HUBEI PROVINCE ENDS “LOCKDOWN” China’s National Health Commission reported today that movement and travel restrictions in Hubei Province are being relaxed starting today. Hubei’s provincial government stated that Hubei Province will restore travel across its border, but travelers would be required to carry a “digital health certificate” issued by the provincial government in order to leave the province. It appears that a negative PCR test is required in order to obtain the certificate. Travelers entering Hubei will not require a health certificate. Travel restrictions for Wuhan will be relaxed starting on April 8, and further guidance and information will be published in the future regarding the resumption of other activities, including schools.

VULNERABLE POPULATIONS As cases of COVID-19 increase worldwide, there is growing concern about vulnerable populations. Incarcerated populations are at increased risk for infectious diseases due to confined living conditions.
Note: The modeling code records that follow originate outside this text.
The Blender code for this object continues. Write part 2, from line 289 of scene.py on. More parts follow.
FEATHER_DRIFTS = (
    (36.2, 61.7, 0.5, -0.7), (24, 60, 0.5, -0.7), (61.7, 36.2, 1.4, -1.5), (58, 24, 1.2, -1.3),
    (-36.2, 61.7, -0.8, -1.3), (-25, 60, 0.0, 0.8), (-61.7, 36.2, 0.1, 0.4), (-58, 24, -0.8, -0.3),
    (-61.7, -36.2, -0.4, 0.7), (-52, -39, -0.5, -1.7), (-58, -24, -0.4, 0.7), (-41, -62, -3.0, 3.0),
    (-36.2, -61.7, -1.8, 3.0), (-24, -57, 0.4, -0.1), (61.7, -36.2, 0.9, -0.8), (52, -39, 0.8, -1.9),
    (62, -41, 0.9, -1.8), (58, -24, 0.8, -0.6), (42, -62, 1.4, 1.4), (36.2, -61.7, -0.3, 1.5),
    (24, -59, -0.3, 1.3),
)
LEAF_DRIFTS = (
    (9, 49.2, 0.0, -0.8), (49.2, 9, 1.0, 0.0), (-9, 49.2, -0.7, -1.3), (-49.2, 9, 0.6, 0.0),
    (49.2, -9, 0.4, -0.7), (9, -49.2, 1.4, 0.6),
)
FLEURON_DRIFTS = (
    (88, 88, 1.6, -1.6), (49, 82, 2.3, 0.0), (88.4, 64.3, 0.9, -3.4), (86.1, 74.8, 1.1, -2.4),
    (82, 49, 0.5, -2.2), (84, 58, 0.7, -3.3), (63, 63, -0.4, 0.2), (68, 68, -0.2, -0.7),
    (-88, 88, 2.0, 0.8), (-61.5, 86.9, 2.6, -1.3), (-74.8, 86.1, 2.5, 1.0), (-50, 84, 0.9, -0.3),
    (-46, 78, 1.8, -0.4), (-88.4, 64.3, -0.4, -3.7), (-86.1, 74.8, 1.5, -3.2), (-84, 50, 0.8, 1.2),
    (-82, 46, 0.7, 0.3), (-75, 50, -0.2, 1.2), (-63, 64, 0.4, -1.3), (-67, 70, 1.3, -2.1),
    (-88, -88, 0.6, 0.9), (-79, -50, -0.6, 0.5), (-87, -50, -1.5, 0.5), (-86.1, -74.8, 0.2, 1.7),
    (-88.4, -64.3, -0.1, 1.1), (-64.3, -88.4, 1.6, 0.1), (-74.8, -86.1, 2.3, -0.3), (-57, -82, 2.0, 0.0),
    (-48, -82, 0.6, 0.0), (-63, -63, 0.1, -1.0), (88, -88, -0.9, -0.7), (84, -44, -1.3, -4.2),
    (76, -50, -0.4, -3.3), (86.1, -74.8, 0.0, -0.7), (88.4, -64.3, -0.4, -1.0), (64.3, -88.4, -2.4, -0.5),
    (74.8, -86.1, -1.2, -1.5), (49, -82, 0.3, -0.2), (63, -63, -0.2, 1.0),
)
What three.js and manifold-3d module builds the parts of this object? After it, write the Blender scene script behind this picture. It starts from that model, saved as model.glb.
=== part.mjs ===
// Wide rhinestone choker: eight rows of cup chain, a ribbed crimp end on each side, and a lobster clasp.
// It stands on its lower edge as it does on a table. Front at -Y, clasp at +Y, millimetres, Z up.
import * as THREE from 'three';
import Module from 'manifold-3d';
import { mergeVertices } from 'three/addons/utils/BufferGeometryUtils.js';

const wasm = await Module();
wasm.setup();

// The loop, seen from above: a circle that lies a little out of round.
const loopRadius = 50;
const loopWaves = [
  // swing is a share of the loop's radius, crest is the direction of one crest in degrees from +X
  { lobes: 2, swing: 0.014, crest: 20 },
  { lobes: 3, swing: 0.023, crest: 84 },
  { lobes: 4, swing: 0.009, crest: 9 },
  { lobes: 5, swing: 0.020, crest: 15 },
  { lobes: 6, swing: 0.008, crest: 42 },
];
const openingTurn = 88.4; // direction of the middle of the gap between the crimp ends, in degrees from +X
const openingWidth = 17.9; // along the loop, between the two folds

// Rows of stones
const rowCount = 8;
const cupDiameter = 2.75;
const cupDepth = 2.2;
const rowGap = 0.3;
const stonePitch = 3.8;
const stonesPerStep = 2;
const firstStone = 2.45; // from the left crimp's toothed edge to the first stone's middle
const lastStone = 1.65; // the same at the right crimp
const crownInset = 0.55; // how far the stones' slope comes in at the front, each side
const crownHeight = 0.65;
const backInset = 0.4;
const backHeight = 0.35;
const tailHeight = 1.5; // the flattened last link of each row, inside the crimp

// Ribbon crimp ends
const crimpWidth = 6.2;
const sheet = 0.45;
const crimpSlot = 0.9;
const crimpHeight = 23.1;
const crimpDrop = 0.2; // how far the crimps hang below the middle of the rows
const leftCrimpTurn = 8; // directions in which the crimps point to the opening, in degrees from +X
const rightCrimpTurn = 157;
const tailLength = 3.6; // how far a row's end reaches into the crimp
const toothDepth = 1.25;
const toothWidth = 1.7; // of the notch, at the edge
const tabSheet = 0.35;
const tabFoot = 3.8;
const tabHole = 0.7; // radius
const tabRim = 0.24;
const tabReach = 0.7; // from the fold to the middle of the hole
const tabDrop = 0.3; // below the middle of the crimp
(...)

Rikers Island in New York City reported that 21 inmates and 17 employees have tested positive for SARS-CoV-2. There have been calls to release incarcerated individuals in an effort to prevent large numbers of infections and potential unnecessary death among these populations.

Refugees and internally displaced populations are also at elevated risk due to poor living conditions, forced mobility within countries and across borders, and a lack of access to social and medical services. All activities except emergency services have reportedly been suspended at 34 Rohingya refugee camps in Cox’s Bazar, Bangladesh, where 1.1 million Rohingya people live after fleeing Myanmar. Groups such as these lack access to critical testing and medical services needed during the COVID-19 crisis. Additionally, Syria confirmed its first case of COVID-19, raising concerns about an epidemic among the country’s large displaced population caused by years of civil war and government oppression. United Nations Secretary General António Guterres made an appeal to the global community for a “global ceasefire” and for the world to unite in this time of crisis, calling for a focus on the common enemy of COVID-19, which threatens individuals and communities around the world.